FIFA Is Redefining What a Broadcaster Looks Like

By Colby James
For most of the modern media era, broadcasting was defined by infrastructure.
The companies that owned the cameras, production facilities, transmission networks, and distribution channels controlled access to audiences. If a league, studio, or sports organization wanted to reach millions of people, it partnered with a broadcaster. Distribution was concentrated inside institutions, and those institutions became the primary bridge between events and audiences.
The World Cup was built around that model.
For decades, FIFA’s most important media relationships were with television networks. Broadcasters purchased rights, produced coverage, sold advertising, and delivered matches to viewers around the world. The arrangement worked because reaching a mass audience required resources that only a handful of organizations possessed.
Today, the infrastructure still exists.
What has changed is where attention lives.
Audiences increasingly form relationships with individuals alongside institutions. Millions of people follow creators not because they own distribution networks, but because they have earned trust, consistency, and attention over time. The result is a media environment where people often discover, discuss, and experience events through personalities as much as platforms.
FIFA appears to understand this shift.
The organization’s growing embrace of creator-led media suggests a recognition that distribution is no longer limited to traditional broadcasters. Networks remain essential partners, but they are no longer the only entities capable of gathering audiences at scale.
This is where creator-led ecosystems become significant.
A creator does not need a television network to influence how millions of people experience an event. A creator may not own cameras in stadiums or control international rights packages, but they can command attention. They can shape conversation. They can create a sense of participation around a moment occurring thousands of miles away.
That capability has become increasingly valuable.

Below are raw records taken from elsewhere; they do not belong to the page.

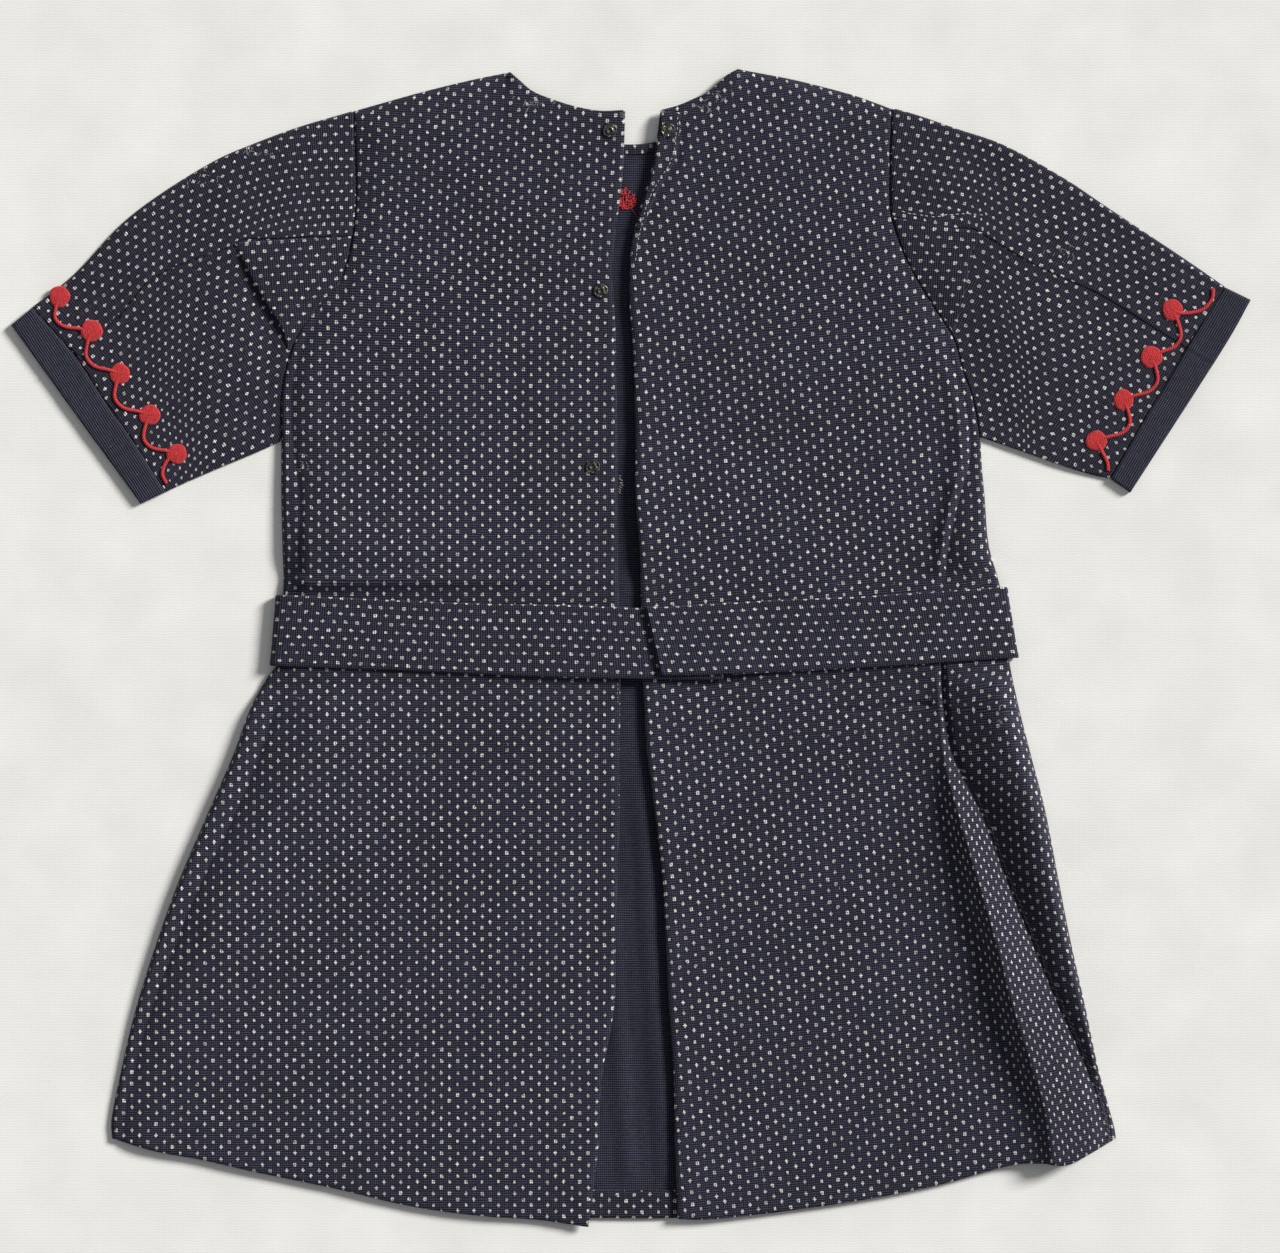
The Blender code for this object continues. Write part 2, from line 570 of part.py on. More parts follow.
def make_sleeve(side, table, shoulder_tip, upper, lower, cuff_inner, cuff_outer):
    hand = 1.0 if side == "right" else -1.0
    head = [p + Vector((hand * GAP, 0.0)) for p in armhole(table, shoulder_tip)]
    cuff_line = curve(cuff_inner, YOKE_ROWS)
    cuff_line[0] = Vector(upper[-1])
    top_edge = curve(upper, SLEEVE_STATIONS)
    low_edge = curve(lower, SLEEVE_STATIONS)
    head[0], head[-1] = top_edge[0], low_edge[0]
    cuff_line[-1] = low_edge[-1]
    stations = coons(head, cuff_line, top_edge, low_edge)
    outer_rings, inner_rings = [], []
    for j, line in enumerate(stations):
        v = j / SLEEVE_STATIONS
        heights = [sleeve_height(i / YOKE_ROWS, v) for i in range(len(line))]
        outer, inner = flat_ring(line, heights, CLOTH)
        outer_rings.append(outer)
        inner_rings.append(inner)
    tube(f"sleeve_{side}", outer_rings, inner_rings, "cloth")

    outer_line = curve(cuff_outer, YOKE_ROWS)
    away = (outer_line[6] - cuff_line[6]).normalized()
    start = [p + away * GAP for p in cuff_line]
    outer_rings, inner_rings = [], []
    for j in range(3):
        line = [a.lerp(b, j / 2) for a, b in zip(start, outer_line)]
        outer, inner = flat_ring(line, [CUFF_TOP] * len(line), CUFF_WALL)
        outer_rings.append(outer)
        inner_rings.append(inner)
    tube(f"cuff_{side}", outer_rings, inner_rings, "cloth_reverse")
    return away


# ---- the belt --------------------------------------------------------------------------------------
def belt_level(x, lapped):
    """Height of the belt's underside across the back."""
    left, right = BELT_LEFT_UPPER[0][0], BELT_RIGHT_UPPER[-1][0]
    to_side = min(x - left, right - x)
    bump = BELT_CLOTH + GAP
    at_side = CLOTH + GAP + CLOTH + bump + GAP
    inside = BACK_REST + CLOTH + bump + GAP
    level = at_side + (inside - at_side) * smooth((to_side + 0.7 * SEAM_BAND) / SEAM_BAND)
    lap = (BELT_CLOTH + GAP) * (1 - smooth((x - 54.0) / 24.0)) if lapped else 0.0
    return level + lap


def make_belt():
    """One strip: left half over the back, round the side, under the front, round, right half."""
    half = 0.5 * BELT_CLOTH
    stations = []    # upper x, y, lower x, y, height of the middle, tilt of the face

    def stretch(upper, lower, lapped):
        for a, b in zip(curve(upper, BELT_STEPS), curve(lower, BELT_STEPS)):
            level = belt_level(0.5 * (a.x + b.x), lapped) + half
            stations.append((a.x, a.y, b.x, b.y, level, math.pi / 2))

    def turn(upper, lower, level, hand):
        radius = 0.5 * (level - half)
        for k in range(1, TURN_STEPS):
            angle = math.pi / 2 - math.pi * k / TURN_STEPS
            shift = hand * radius * math.cos(angle)
            height = half + radius * (1 + math.sin(angle))
            tilt = angle if hand > 0 else math.pi - angle
            stations.append((upper[0] + shift, upper[1], lower[0] + shift, lower[1], height, tilt))

    stretch(BELT_LEFT_UPPER[::-1], BELT_LEFT_LOWER[::-1], False)
    turn(BELT_LEFT_UPPER[0], BELT_LEFT_LOWER[0], stations[-1][4], -1)
    left, right = (BELT_LEFT_UPPER[0], BELT_LEFT_LOWER[0]), (BELT_RIGHT_UPPER[-1], BELT_RIGHT_LOWER[-1])
    for k in range(BELT_STEPS + 1):
        t = k / BELT_STEPS
        a, b = [Vector(left[n]).lerp(Vector(right[n]), t) for n in (0, 1)]
        stations.append((a.x, a.y, b.x, b.y, half, -math.pi / 2))
    right_half = len(stations)
    stretch(BELT_RIGHT_UPPER[::-1], BELT_RIGHT_LOWER[::-1], True)
    level = stations[right_half][4]
    back_stretch = stations[right_half:]
    del stations[right_half:]
    radius = 0.5 * (level - half)
    for k in range(1, TURN_STEPS):
        angle = -math.pi / 2 + math.pi * k / TURN_STEPS
        shift = radius * math.cos(angle)
        height = half + radius * (1 + math.sin(angle))
        stations.append((right[0][0] + shift, right[0][1], right[1][0] + shift, right[1][1], height,
                         angle))
    stations += back_stretch

    bm = bmesh.new()
    rings = []
    for ux, uy, lx, ly, height, tilt in stations:
        out = Vector((math.cos(tilt), 0.0, math.sin(tilt))) * half
        upper, lower = Vector((ux, uy, height)), Vector((lx, ly, height))
        rings.append([bm.verts.new(p) for p in (upper + out, lower + out, lower - out, upper - out)])
    for a, b in zip(rings, rings[1:]):
        for i in range(4):
            bm.faces.new((a[i], a[(i + 1) % 4], b[(i + 1) % 4], b[i]))
    bm.faces.new(rings[0])
    bm.faces.new(rings[-1])
    make_object("belt", bm, "cloth")


# ---- embroidery -------------------------------------------------------------------------------------
def ribbon(bm, points, width, base, height):
    """A raised strip with a rounded top along a curve."""
    section = [(-0.5, 0.0), (0.5, 0.0), (0.42, 0.7), (0.0, 1.0), (-0.42, 0.7)]
    rings = []
    for k, p in enumerate(points):
        before, after = points[max(k - 1, 0)], points[min(k + 1, len(points) - 1)]
        direction = (after - before).normalized()
        side = Vector((-direction.y, direction.x))
        ring = []
        for across, up in section:
            q = p + side * across * width
            ring.append(bm.verts.new((q.x, q.y, base + up * height)))
        rings.append(ring)
    count = len(section)
    for a, b in zip(rings, rings[1:]):
        for i in range(count):
            k = (i + 1) % count
            bm.faces.new((a[i], a[k], b[k], b[i]))
    bm.faces.new(rings[0])
    bm.faces.new(rings[-1])


def disc(bm, centre, radius, base, height, sides=16):
    """A stitched dot: a low round cushion."""
    profile = [(1.0, 0.0), (1.0, 0.45), (0.82, 0.85), (0.45, 1.0)]
    rings = []
    for share, up in profile:
        ring = []
        for k in range(sides):
            turn = 2 * math.pi * k / sides
            x = centre[0] + radius * share * math.cos(turn)
            y = centre[1] + radius * share * math.sin(turn)
            ring.append(bm.verts.new((x, y, base + up * height)))
        rings.append(ring)
    for a, b in zip(rings, rings[1:]):
        for i in range(sides):
            bm.faces.new((a[i], a[(i + 1) % sides], b[(i + 1) % sides], b[i]))
    bm.faces.new(rings[0])
    bm.faces.new(rings[-1])


def guide(name, bm):
    """A shape that is only added to another one."""
    obj = make_object(name, bm, "embroidery")
    obj.hide_render = True
    obj.display_type = "WIRE"
    return obj


def swing(start, end, out):
    """A stem's curve from one dot to the next, swinging out towards the cuff."""
    start, end = Vector(start), Vector(end)
    points = [start + (end - start).normalized() * 1.0]
    points += [start.lerp(end, share) + out * far for share, far in STEM_SWING]
    points.append(end)
    return curve(points, STEM_STEPS)


def make_embroidery(side, dots, out, loose_stems):
    base = SLEEVE_TOP + GAP
    bm = bmesh.new()
    disc(bm, dots[0], DOT_RADIUS, base, 1.2)
    chain = make_object(f"embroidery_{side}", bm, "embroidery")
    pieces = []
    for k, dot in enumerate(dots[1:]):
        bm = bmesh.new()
        disc(bm, dot, DOT_RADIUS, base, 1.2)
        pieces.append(guide(f"guide_dot_{side}_{k}", bm))
    routes = [swing(a, b, out) for a, b in zip(dots, dots[1:])]
    routes += [curve([dots[n]] + points, 5) for n, points in loose_stems]
    for k, route in enumerate(routes):
        bm = bmesh.new()
        ribbon(bm, route, STEM_WIDTH, base + 0.05, 0.8)
        pieces.append(guide(f"guide_stem_{side}_{k}", bm))
    for piece in pieces:
        join = chain.modifiers.new(piece.name, "BOOLEAN")
        join.operation = "UNION"
        join.solver = "EXACT"
        join.object = piece


# ---- press studs --------------------------------------------------------------------------------------
SOCKET = [(STUD_RADIUS, 0.0), (STUD_RADIUS, 0.6), (3.4, 1.0), (2.6, 0.8), (2.1, 1.5), (1.3, 1.5),
          (0.9, 0.8), (0.0, 0.8)]
BALL = [(STUD_RADIUS, 0.0), (STUD_RADIUS, 0.5), (3.3, 0.8), (1.5, 0.7), (1.1, 1.5), (0.5, 1.8),
        (0.0, 1.8)]


def highest(under, centre):
    """The highest point of a panel's upper face beneath a stud."""
    around = [(0.0, 0.0)] + [(math.cos(k * math.pi / 4), math.sin(k * math.pi / 4)) for k in range(8)]
    return CLOTH + max(under(centre[0] + STUD_RADIUS * a, centre[1] + STUD_RADIUS * b)
                       for a, b in around)


def lowest(under, centre):
    around = [(0.0, 0.0)] + [(math.cos(k * math.pi / 4), math.sin(k * math.pi / 4)) for k in range(8)]
    return min(under(centre[0] + STUD_RADIUS * a, centre[1] + STUD_RADIUS * b) for a, b in around)


def make_studs():
    for k, centre in enumerate(LEFT_STUDS, 1):
        turned(f"stud_socket_{k}", SOCKET, centre, highest(left_under, centre) + GAP, "stud")
    corner_top = highest(right_under, CORNER_STUD) + CLOTH + 2 * GAP
    turned("stud_ball_1", BALL, CORNER_STUD, corner_top + GAP, "stud")
    for k, centre in enumerate(HIDDEN_STUDS, 2):
        turned(f"stud_ball_{k}", BALL, centre, lowest(right_under, centre) - GAP, "stud", facing=-1)


def make_front_dot():
    """The reverse of one embroidered dot, on the inside of the front."""
    bm = bmesh.new()
    disc(bm, FRONT_DOT, DOT_RADIUS, CLOTH + GAP, 0.8)
    make_object("embroidery_front_reverse", bm, "embroidery")


# ---- the dress --------------------------------------------------------------------------------------------
for old in list(bpy.data.objects):
    bpy.data.objects.remove(old, do_unlink=True)

make_front()
make_front_turnings()
make_backs()
make_turned_corner()
left_out = make_sleeve("left", LEFT_BACK, LEFT_SHOULDER[0], LEFT_SLEEVE_UPPER, LEFT_SLEEVE_LOWER,
                       LEFT_CUFF_INNER, LEFT_CUFF_OUTER)
right_out = make_sleeve("right", RIGHT_BACK, RIGHT_SHOULDER[-1], RIGHT_SLEEVE_UPPER,
                        RIGHT_SLEEVE_LOWER, RIGHT_CUFF_INNER, RIGHT_CUFF_OUTER)
make_belt()
make_embroidery("left", LEFT_DOTS, left_out, [(4, LEFT_LAST_STEM)])
make_embroidery("right", RIGHT_DOTS, right_out, [(3, RIGHT_LAST_STEM), (0, RIGHT_FIRST_STEM)])
make_front_dot()
make_studs()
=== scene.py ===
# %% [markdown]
# # A child's belted smock dress, laid flat
#
# The real thing is a short-sleeved dress of navy cotton with small cream flecks woven into it.
# It lies on its front, so we look at its back: two panels that meet at an open centre, sleeves
# with turned-up cuffs, red embroidery along the cuffs, three press studs and a cloth belt.
# Each cell below makes one piece or one finish. Lengths in the tables are millimetres, as a
# dressmaker would measure them, and every mesh is made in metres.

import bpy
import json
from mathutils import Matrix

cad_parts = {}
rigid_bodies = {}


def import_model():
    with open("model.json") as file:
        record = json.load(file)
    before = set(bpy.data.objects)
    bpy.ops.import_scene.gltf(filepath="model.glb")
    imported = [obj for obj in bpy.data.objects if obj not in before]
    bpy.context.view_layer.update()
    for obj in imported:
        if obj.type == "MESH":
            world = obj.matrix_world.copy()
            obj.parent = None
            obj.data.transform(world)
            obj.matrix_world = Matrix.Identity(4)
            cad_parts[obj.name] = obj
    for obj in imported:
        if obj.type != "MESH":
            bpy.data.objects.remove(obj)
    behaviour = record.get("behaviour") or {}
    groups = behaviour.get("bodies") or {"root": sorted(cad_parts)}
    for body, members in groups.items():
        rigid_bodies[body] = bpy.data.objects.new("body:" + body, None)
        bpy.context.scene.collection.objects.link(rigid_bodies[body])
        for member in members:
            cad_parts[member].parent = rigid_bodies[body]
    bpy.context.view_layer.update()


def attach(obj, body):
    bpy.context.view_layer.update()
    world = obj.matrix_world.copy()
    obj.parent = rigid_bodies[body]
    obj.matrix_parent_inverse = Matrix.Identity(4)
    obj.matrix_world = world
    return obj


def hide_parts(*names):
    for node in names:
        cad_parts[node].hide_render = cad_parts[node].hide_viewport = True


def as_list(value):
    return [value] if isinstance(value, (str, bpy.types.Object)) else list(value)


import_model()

# %% Libraries and units
import json
import math
from functools import partial
from types import SimpleNamespace

import bpy
import numpy as np
from mathutils import Vector
from mathutils.bvhtree import BVHTree

MM = 0.001
scene = bpy.context.scene

# %% [markdown]
# ## Camera, floor and light
#
# The dress was photographed from straight above. A long lens far away keeps the view almost
# parallel, which a garment laid flat needs, because its cloth stands only a few millimetres high.
# The light is a wide soft one from the upper right, over a bright even surround.

# %% Camera
VIEW_WIDTH = 0.7197                 # metres of floor from the frame's left to its right
VIEW_CENTRE = (0.00506, 0.01209)    # the place on the floor in the middle of the frame
SENSOR = 36.0                       # width of the film, in millimetres
LENS = 250.0                        # a long lens, in millimetres

camera_data = bpy.data.cameras.new("camera")
camera_data.lens = LENS
camera_data.sensor_width = SENSOR
camera_data.sensor_fit = "HORIZONTAL"
camera_data.clip_end = 20.0
camera = bpy.data.objects.new("camera", camera_data)
camera.location = (*VIEW_CENTRE, VIEW_WIDTH * LENS / SENSOR)
scene.collection.objects.link(camera)
scene.camera = camera
print("the camera looks straight down from", round(camera.location.z, 2), "m")

# %% Light
SUN_FROM = Vector((0.74, 0.42, 0.48))   # towards the light
SUN_STRENGTH = 4.55
SUN_WIDTH = math.radians(17)            # as wide as a window, for soft-edged shadows
SURROUND_STRENGTH = 0.27

sun_data = bpy.data.lights.new("window_light", "SUN")
sun_data.energy = SUN_STRENGTH
sun_data.angle = SUN_WIDTH
sun_data.color = (1.0, 0.985, 0.955)
sun = bpy.data.objects.new("window_light", sun_data)
sun.rotation_euler = SUN_FROM.to_track_quat("Z", "Y").to_euler()
scene.collection.objects.link(sun)

world = bpy.data.worlds.new("soft_surround")
world.use_nodes = True
surround = world.node_tree.nodes["Background"]
surround.inputs["Color"].default_value = (0.95, 0.97, 1.0, 1.0)
surround.inputs["Strength"].default_value = SURROUND_STRENGTH
scene.world = world
scene.view_settings.view_transform = "Standard"     # shows the cloth's dye as it was measured
print("light from", [round(v, 2) for v in SUN_FROM.normalized()])

# %% [markdown]
# ## Helpers for nodes
#
# A material's pattern is arithmetic on the cloth's own coordinates. These helpers write one node
# for each step of that arithmetic, so that a pattern reads almost like a formula. Inside a group
# step() stands for calc() on that group's tree.


# %% Node helpers
def place(tree, kind, **settings):
    """A new node with its settings."""
    node = tree.nodes.new(kind)
    for key, value in settings.items():
        setattr(node, key, value)
    return node


def feed(tree, socket, value):
    """Link a socket, or set a number on it."""
    if isinstance(value, bpy.types.NodeSocket):
        tree.links.new(value, socket)
    else:
        socket.default_value = value


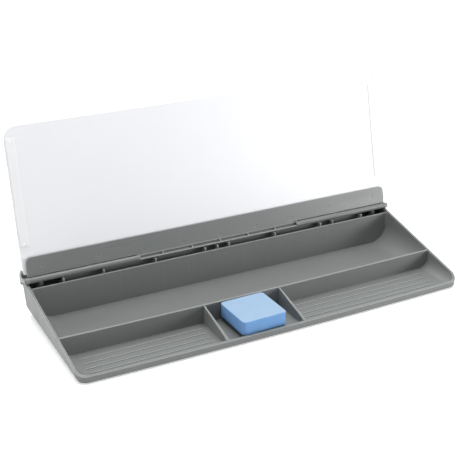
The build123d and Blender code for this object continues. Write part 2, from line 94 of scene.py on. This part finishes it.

The rise of creator-led sports media, whether through organizations such as CazéTV or personalities such as IShowSpeed, reveals a broader transformation taking place across the industry. These examples are not important because they replace broadcasters. They are important because they expand the pathways through which audiences engage with sports.
The real story is not about creators becoming television networks.
The real story is that attention has become a form of infrastructure.
For much of the twentieth century, infrastructure meant satellites, broadcast towers, production trucks, and cable systems. Those assets determined who could reach an audience. Today, a trusted creator with a global following possesses a different kind of infrastructure: a direct relationship with millions of people.
That relationship can move awareness, conversation, and engagement at extraordinary scale.
This does not diminish the importance of broadcasters. If anything, it highlights how the media ecosystem is expanding. Traditional networks continue to deliver the event itself. Increasingly, creators help deliver the experience surrounding the event.
The distinction matters.
A broadcaster distributes the match.
A creator distributes attention around the match.
Together, they form a broader distribution system than either could create alone.
This may explain why FIFA’s approach feels less like a departure from traditional media and more like an evolution of it. Rather than defending an older definition of broadcasting, the organization appears to be adapting to a reality in which audience aggregation occurs across networks, platforms, communities, and individuals simultaneously.
The future broadcaster may still operate a television network. It may still own production facilities and transmission infrastructure. But increasingly, it may also be a creator, a platform, or a digital-first media company whose most valuable asset is its ability to command attention.
For decades, institutions controlled attention because they controlled distribution.
Today, institutions are learning that attention has become its own form of distribution.
And FIFA is adjusting to that reality before much of the industry does.